■ **WHAT IS EXPECTED**: Return, word for word, every line that follows.

■ **INFORMATION SHOWN**:

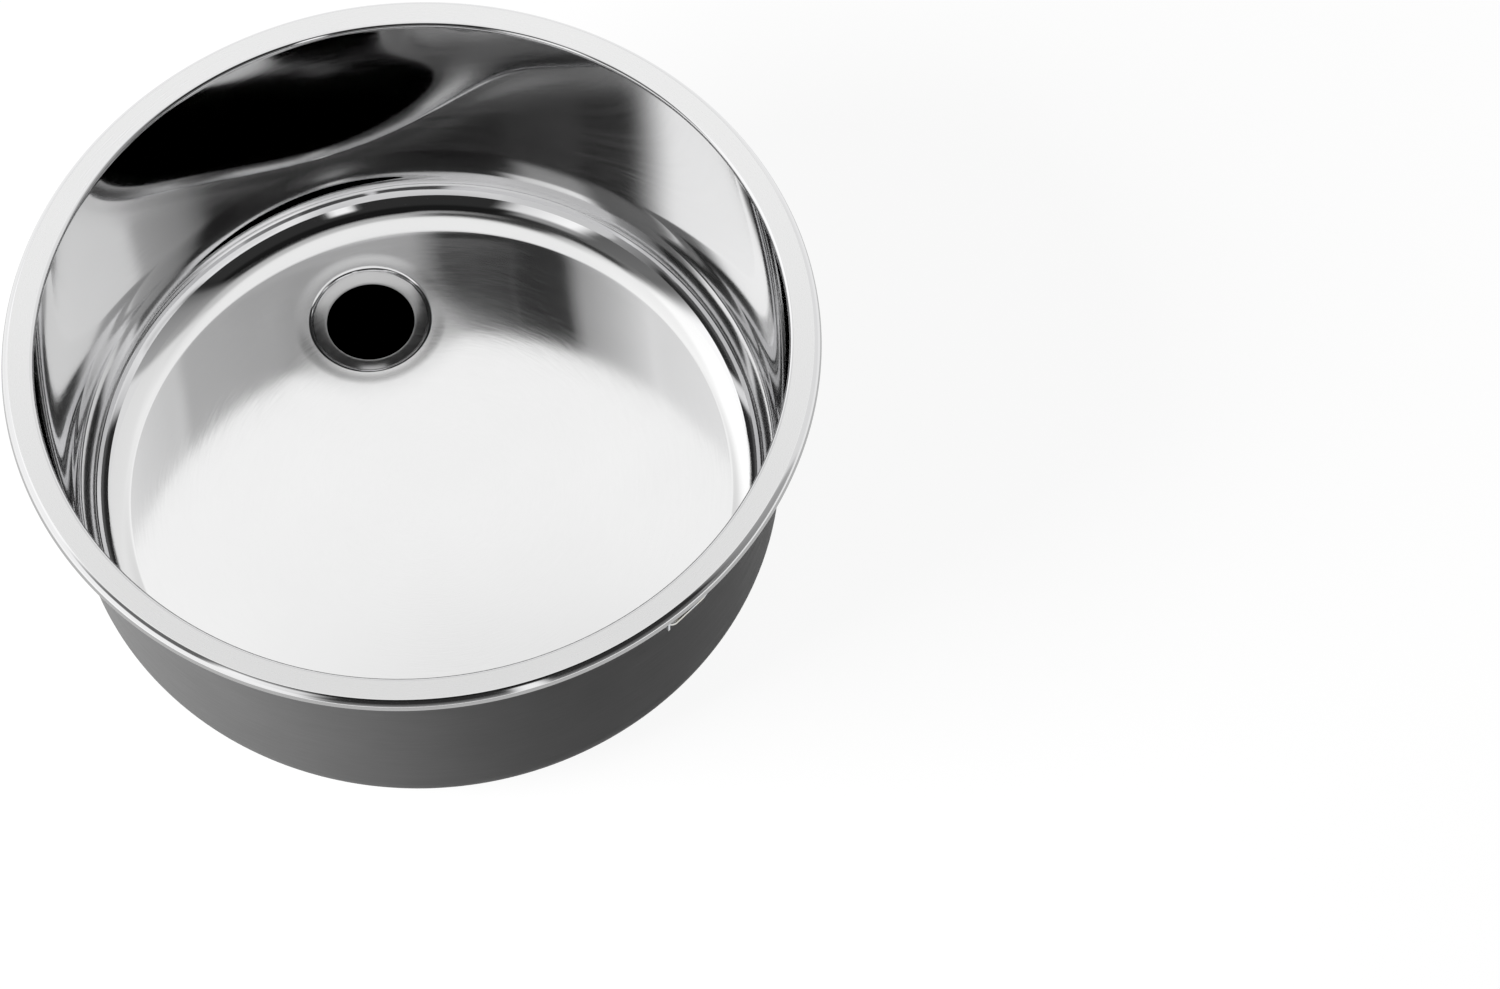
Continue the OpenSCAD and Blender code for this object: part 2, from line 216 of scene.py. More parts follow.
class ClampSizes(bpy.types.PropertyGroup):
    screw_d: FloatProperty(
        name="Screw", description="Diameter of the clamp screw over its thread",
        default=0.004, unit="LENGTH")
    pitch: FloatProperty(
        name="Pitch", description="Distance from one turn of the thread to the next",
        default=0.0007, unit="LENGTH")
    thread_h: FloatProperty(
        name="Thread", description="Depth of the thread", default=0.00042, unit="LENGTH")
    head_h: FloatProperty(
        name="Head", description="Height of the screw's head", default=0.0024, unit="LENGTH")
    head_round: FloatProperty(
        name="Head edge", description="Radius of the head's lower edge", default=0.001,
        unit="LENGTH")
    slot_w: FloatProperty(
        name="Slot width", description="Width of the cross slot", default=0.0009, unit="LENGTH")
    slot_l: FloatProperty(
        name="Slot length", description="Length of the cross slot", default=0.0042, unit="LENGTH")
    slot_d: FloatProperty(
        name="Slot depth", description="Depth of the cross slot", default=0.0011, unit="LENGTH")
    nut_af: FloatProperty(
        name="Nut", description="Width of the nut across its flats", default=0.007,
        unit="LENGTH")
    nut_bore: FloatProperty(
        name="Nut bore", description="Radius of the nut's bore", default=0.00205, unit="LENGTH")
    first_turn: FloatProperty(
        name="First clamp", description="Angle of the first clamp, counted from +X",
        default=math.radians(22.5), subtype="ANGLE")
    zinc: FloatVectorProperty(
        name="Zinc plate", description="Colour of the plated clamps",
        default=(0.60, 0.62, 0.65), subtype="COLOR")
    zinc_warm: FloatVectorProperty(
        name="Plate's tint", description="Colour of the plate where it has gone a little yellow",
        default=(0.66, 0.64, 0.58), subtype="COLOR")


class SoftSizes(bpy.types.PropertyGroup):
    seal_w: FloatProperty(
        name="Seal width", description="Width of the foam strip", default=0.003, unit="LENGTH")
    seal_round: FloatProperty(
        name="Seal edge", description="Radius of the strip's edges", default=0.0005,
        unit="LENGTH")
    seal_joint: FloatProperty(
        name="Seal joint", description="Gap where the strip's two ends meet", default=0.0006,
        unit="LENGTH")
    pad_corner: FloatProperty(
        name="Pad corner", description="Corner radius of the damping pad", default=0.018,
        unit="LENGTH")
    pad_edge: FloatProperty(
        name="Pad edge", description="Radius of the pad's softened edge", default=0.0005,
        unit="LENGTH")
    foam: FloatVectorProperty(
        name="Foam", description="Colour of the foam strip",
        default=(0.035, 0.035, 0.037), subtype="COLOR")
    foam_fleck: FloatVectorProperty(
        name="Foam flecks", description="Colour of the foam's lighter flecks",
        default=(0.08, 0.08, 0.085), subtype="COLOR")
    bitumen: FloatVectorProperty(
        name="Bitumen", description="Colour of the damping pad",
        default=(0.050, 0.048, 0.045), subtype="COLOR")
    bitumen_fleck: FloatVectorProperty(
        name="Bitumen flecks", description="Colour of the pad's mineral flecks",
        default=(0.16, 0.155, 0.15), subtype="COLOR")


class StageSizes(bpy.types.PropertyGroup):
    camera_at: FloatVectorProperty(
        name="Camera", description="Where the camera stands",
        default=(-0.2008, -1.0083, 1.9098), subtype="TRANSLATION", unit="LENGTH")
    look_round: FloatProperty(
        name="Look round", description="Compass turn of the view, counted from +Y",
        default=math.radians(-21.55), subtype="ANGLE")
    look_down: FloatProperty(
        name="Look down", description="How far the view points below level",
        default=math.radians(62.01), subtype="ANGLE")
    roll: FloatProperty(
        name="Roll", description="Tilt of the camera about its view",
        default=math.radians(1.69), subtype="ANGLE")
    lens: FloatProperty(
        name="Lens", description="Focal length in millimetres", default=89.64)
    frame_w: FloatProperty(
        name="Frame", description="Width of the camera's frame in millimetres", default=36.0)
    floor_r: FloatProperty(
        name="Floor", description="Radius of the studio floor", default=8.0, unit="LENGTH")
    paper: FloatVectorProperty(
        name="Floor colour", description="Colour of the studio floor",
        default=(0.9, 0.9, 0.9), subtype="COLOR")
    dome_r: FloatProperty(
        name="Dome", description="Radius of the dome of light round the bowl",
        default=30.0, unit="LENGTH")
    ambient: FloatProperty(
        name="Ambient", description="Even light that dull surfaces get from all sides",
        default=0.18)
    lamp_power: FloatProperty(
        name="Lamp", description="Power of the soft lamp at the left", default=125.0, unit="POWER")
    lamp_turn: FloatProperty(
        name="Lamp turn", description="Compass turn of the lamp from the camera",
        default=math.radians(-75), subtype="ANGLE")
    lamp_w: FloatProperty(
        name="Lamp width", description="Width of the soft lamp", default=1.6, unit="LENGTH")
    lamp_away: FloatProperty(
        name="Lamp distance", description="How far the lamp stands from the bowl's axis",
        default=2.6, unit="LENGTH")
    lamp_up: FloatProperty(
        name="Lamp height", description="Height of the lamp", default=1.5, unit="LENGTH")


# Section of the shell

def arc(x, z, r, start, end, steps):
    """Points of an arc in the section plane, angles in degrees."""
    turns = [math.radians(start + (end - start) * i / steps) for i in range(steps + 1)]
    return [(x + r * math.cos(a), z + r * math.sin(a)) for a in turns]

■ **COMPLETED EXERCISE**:
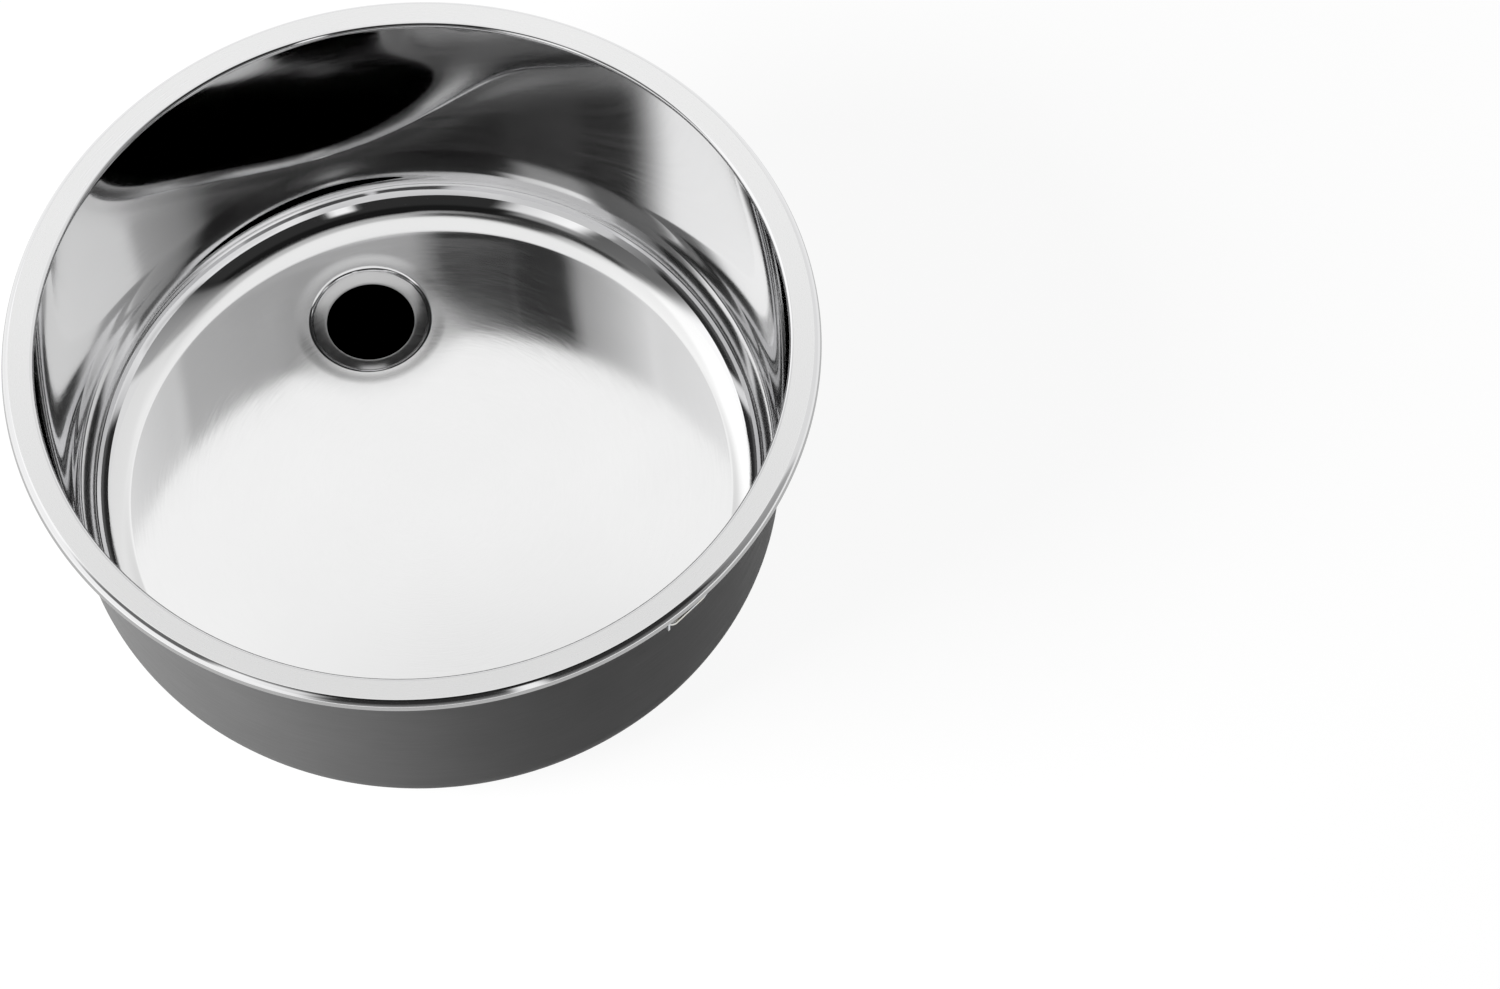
Continue the OpenSCAD and Blender code for this object: part 2, from line 216 of scene.py. More parts follow.
class ClampSizes(bpy.types.PropertyGroup):
    screw_d: FloatProperty(
        name="Screw", description="Diameter of the clamp screw over its thread",
        default=0.004, unit="LENGTH")
    pitch: FloatProperty(
        name="Pitch", description="Distance from one turn of the thread to the next",
        default=0.0007, unit="LENGTH")
    thread_h: FloatProperty(
        name="Thread", description="Depth of the thread", default=0.00042, unit="LENGTH")
    head_h: FloatProperty(
        name="Head", description="Height of the screw's head", default=0.0024, unit="LENGTH")
    head_round: FloatProperty(
        name="Head edge", description="Radius of the head's lower edge", default=0.001,
        unit="LENGTH")
    slot_w: FloatProperty(
        name="Slot width", description="Width of the cross slot", default=0.0009, unit="LENGTH")
    slot_l: FloatProperty(
        name="Slot length", description="Length of the cross slot", default=0.0042, unit="LENGTH")
    slot_d: FloatProperty(
        name="Slot depth", description="Depth of the cross slot", default=0.0011, unit="LENGTH")
    nut_af: FloatProperty(
        name="Nut", description="Width of the nut across its flats", default=0.007,
        unit="LENGTH")
    nut_bore: FloatProperty(
        name="Nut bore", description="Radius of the nut's bore", default=0.00205, unit="LENGTH")
    first_turn: FloatProperty(
        name="First clamp", description="Angle of the first clamp, counted from +X",
        default=math.radians(22.5), subtype="ANGLE")
    zinc: FloatVectorProperty(
        name="Zinc plate", description="Colour of the plated clamps",
        default=(0.60, 0.62, 0.65), subtype="COLOR")
    zinc_warm: FloatVectorProperty(
        name="Plate's tint", description="Colour of the plate where it has gone a little yellow",
        default=(0.66, 0.64, 0.58), subtype="COLOR")


class SoftSizes(bpy.types.PropertyGroup):
    seal_w: FloatProperty(
        name="Seal width", description="Width of the foam strip", default=0.003, unit="LENGTH")
    seal_round: FloatProperty(
        name="Seal edge", description="Radius of the strip's edges", default=0.0005,
        unit="LENGTH")
    seal_joint: FloatProperty(
        name="Seal joint", description="Gap where the strip's two ends meet", default=0.0006,
        unit="LENGTH")
    pad_corner: FloatProperty(
        name="Pad corner", description="Corner radius of the damping pad", default=0.018,
        unit="LENGTH")
    pad_edge: FloatProperty(
        name="Pad edge", description="Radius of the pad's softened edge", default=0.0005,
        unit="LENGTH")
    foam: FloatVectorProperty(
        name="Foam", description="Colour of the foam strip",
        default=(0.035, 0.035, 0.037), subtype="COLOR")
    foam_fleck: FloatVectorProperty(
        name="Foam flecks", description="Colour of the foam's lighter flecks",
        default=(0.08, 0.08, 0.085), subtype="COLOR")
    bitumen: FloatVectorProperty(
        name="Bitumen", description="Colour of the damping pad",
        default=(0.050, 0.048, 0.045), subtype="COLOR")
    bitumen_fleck: FloatVectorProperty(
        name="Bitumen flecks", description="Colour of the pad's mineral flecks",
        default=(0.16, 0.155, 0.15), subtype="COLOR")


class StageSizes(bpy.types.PropertyGroup):
    camera_at: FloatVectorProperty(
        name="Camera", description="Where the camera stands",
        default=(-0.2008, -1.0083, 1.9098), subtype="TRANSLATION", unit="LENGTH")
    look_round: FloatProperty(
        name="Look round", description="Compass turn of the view, counted from +Y",
        default=math.radians(-21.55), subtype="ANGLE")
    look_down: FloatProperty(
        name="Look down", description="How far the view points below level",
        default=math.radians(62.01), subtype="ANGLE")
    roll: FloatProperty(
        name="Roll", description="Tilt of the camera about its view",
        default=math.radians(1.69), subtype="ANGLE")
    lens: FloatProperty(
        name="Lens", description="Focal length in millimetres", default=89.64)
    frame_w: FloatProperty(
        name="Frame", description="Width of the camera's frame in millimetres", default=36.0)
    floor_r: FloatProperty(
        name="Floor", description="Radius of the studio floor", default=8.0, unit="LENGTH")
    paper: FloatVectorProperty(
        name="Floor colour", description="Colour of the studio floor",
        default=(0.9, 0.9, 0.9), subtype="COLOR")
    dome_r: FloatProperty(
        name="Dome", description="Radius of the dome of light round the bowl",
        default=30.0, unit="LENGTH")
    ambient: FloatProperty(
        name="Ambient", description="Even light that dull surfaces get from all sides",
        default=0.18)
    lamp_power: FloatProperty(
        name="Lamp", description="Power of the soft lamp at the left", default=125.0, unit="POWER")
    lamp_turn: FloatProperty(
        name="Lamp turn", description="Compass turn of the lamp from the camera",
        default=math.radians(-75), subtype="ANGLE")
    lamp_w: FloatProperty(
        name="Lamp width", description="Width of the soft lamp", default=1.6, unit="LENGTH")
    lamp_away: FloatProperty(
        name="Lamp distance", description="How far the lamp stands from the bowl's axis",
        default=2.6, unit="LENGTH")
    lamp_up: FloatProperty(
        name="Lamp height", description="Height of the lamp", default=1.5, unit="LENGTH")


# Section of the shell

def arc(x, z, r, start, end, steps):
    """Points of an arc in the section plane, angles in degrees."""
    turns = [math.radians(start + (end - start) * i / steps) for i in range(steps + 1)]
    return [(x + r * math.cos(a), z + r * math.sin(a)) for a in turns]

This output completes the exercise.